Automation is the only option

Successfully transitioning to T+1 in the UK and European markets depends on automating the transaction chain. Relying on extra staff to support manual arrangements will increase operational costs and the risk of penalties for late settlement, cautions the FCA. “Automation can help improve efficiency and keep costs down.”

The IA advocates adopting tools such as automatic trade release upon execution, automated allocation based on pre-defined rules, and real-time confirmation matching.

Process automation will only be effective though if it is fuelled with accurate data.

Strong data foundations

Strengthening foundational data – particularly the accuracy, completeness and consistency of Standard Settlement Instructions (SSIs) – will be central to reducing friction across the value chain, not least for cross-border and multi-listed securities.

A 2023 Association for Financial Markets in Europe (AFME) report identified data quality issues – such as SSI and place of settlement (PSET) data – as the most common causes behind settlement fails. As the IA notes: “Accurate SSIs are essential to avoiding preventable matching errors and settlement fails, which become significantly more costly and operationally disruptive under T+1.”

The PSET indicates the central securities depository (CSD) through which settlement will occur, and thus the applicable settlement rules, operating hours and cut-off times. A recent AFME, UK Finance and IA joint paper recommended PSET data be included at the point of allocation by both buy- and sell-side counterparties in all allocation methods to support straight-through processing (STP) and enable early detection of discrepancies between counterparties.

PSET must also be harmonised with place of safekeeping (PSAF), which defines where securities are held, to ensure no misalignment between the desired settlement and actual custody locations.

Remediate data to minimise settlement fails

Strengthening STP to meet condensed process timelines rests on firms identifying and remediating “systematic reasons for trade mismatches,” observes the IA. That “can often be addressed by a data clean-up exercise or improved trade system data validation to ensure complete information, such as avoiding missing identifiers on original trade tickets.”

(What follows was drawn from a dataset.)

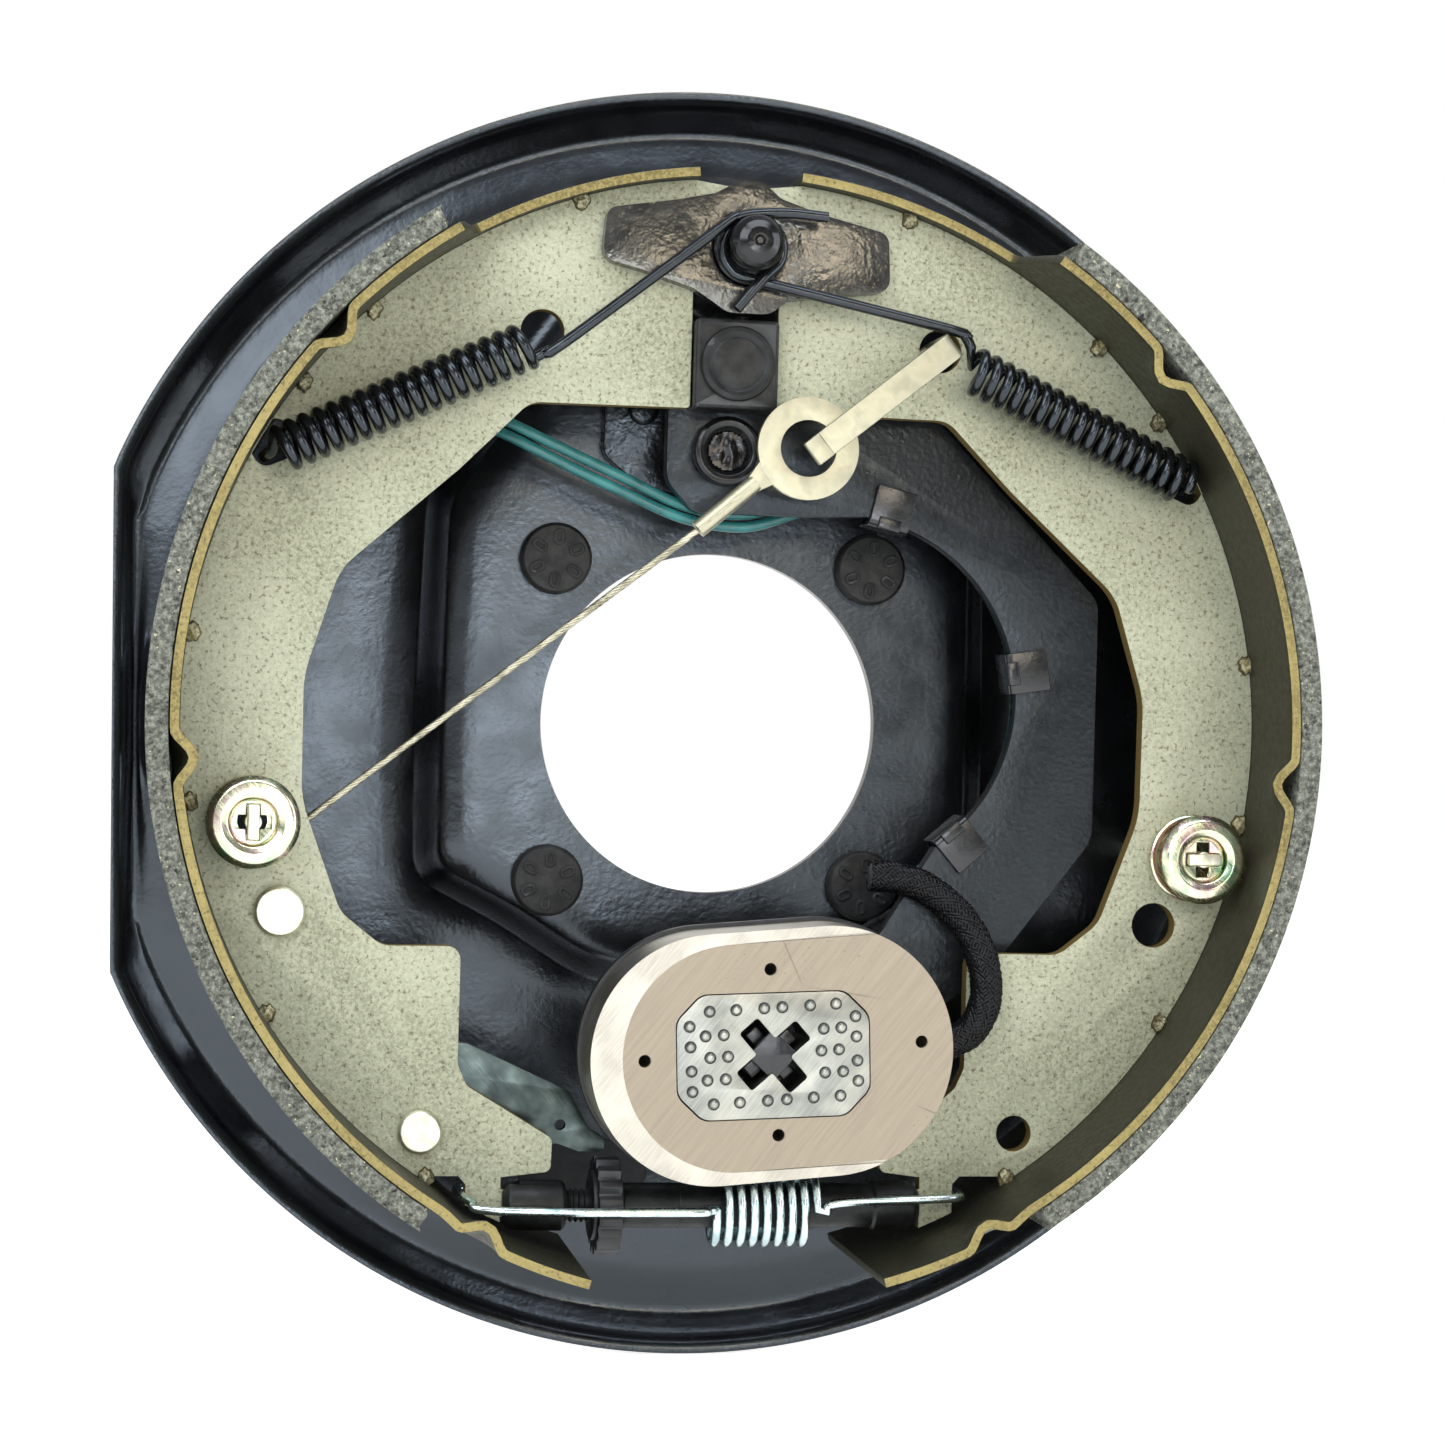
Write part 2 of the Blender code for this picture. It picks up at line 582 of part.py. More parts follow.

Trouble is, with so much data to manage and processes accelerating, how can you keep up with your data remediation demands? Manual data checking and fixing methods that industry participants have relied on for years are clearly no longer fit for purpose.

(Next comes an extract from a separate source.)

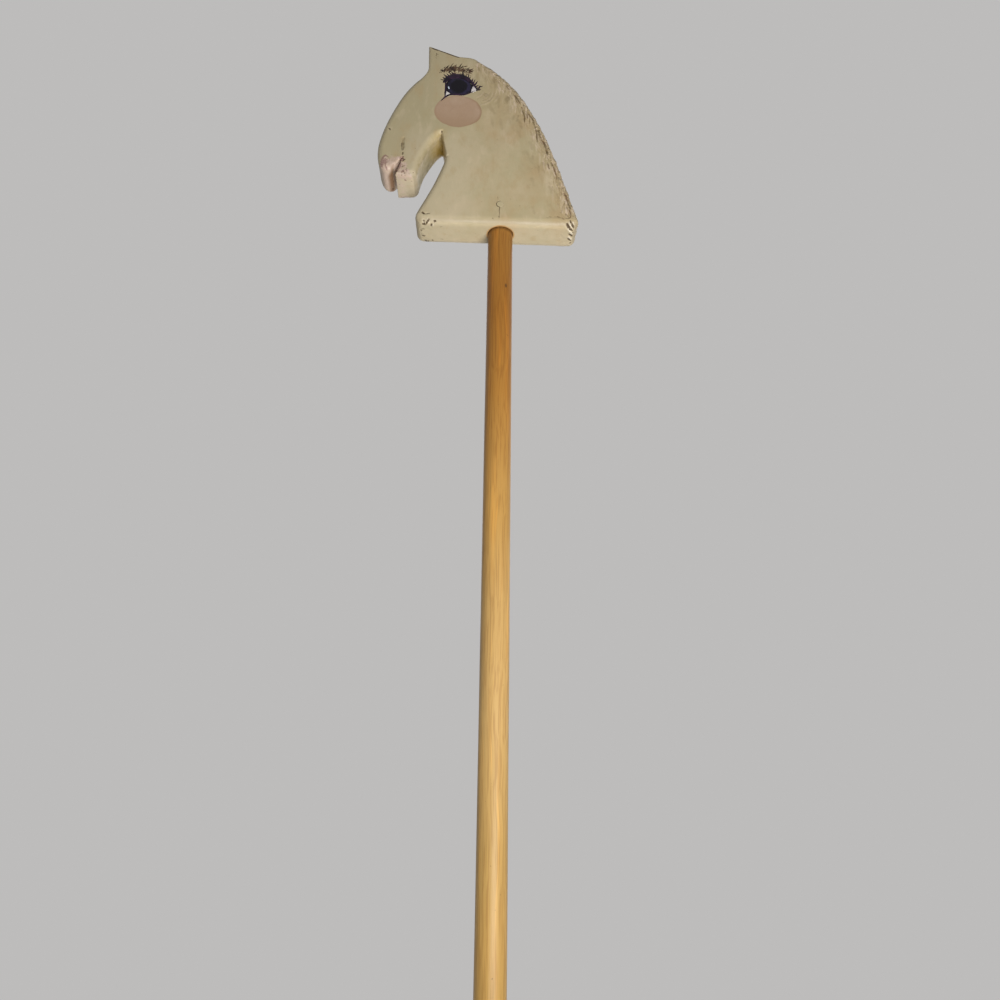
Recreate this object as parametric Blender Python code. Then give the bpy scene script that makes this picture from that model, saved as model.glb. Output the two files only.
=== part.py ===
"""A hobby horse: a flat horse's head sawn from one plank, on a round wooden pole.

The pole stands in a blind bore in the head's flat base and is locked there by one
countersunk wood screw, whose head is hidden under a plug of filler.

Units are metres. +Z runs up the pole, the nose points to -X, and the face that is
seen first looks to -Y. The origin is the middle of the pole's lower end.
"""

import math

import bmesh
import bpy
import numpy as np
from mathutils import Matrix, Vector

for old_object in list(bpy.data.objects):
    bpy.data.objects.remove(old_object, do_unlink=True)

# Clearance between pieces that touch
FIT_GAP = 0.0003

# Pole
POLE_DIAMETER = 0.0238
POLE_LENGTH = 0.9144
POLE_END_CHAMFER = 0.0012

# Bore in the head that takes the pole
BORE_DEPTH = 0.0762
BORE_MOUTH_EASE = 0.0010

# Plank and the round-over along its edges
PLANK_THICKNESS = 0.0357
PLANK_EDGE_ROUND = 0.00635
EAR_EDGE_ROUND = 0.0030
LIP_EDGE_ROUND = 0.0045
KERF_EDGE_ROUND = 0.0010
THROAT_EDGE_ROUND = 0.0016
EDGE_BLEND_LENGTH = 0.0120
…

Automated data quality tools that embed always-on data checks and remediation into daily operations will be essential. Checking data at source and across systems ensures inconsistencies, missing data and errors are identified immediately, stopping them from travelling downstream and causing delays. Flagged problems can be fixed fast to minimise fails, while highlighting ways to optimise workflows to prevent issues from recurring.

No one can afford to fail

Shifting to a T+1 environment is not optional, and any failures won’t be treated lightly.

The FCA may take supervisory action against firms that make inadequate preparations, the IA warns. Settlement fails also become “materially more costly under penalty regimes in the UK and EU.” That will have a direct P&L impact and create a substantial operational overhead for tracking, disputing and managing buy-ins or penalty allocations between counterparties, it adds.

With the EU expected to release lists of the worst failing counterparties, the accompanying reputational risk could also affect market interactions, leaving firms perceived as weak links shut out of transactions.

Don’t let that happen to you. Automation – of data remediation and transaction processing – is the only way to go. And soon.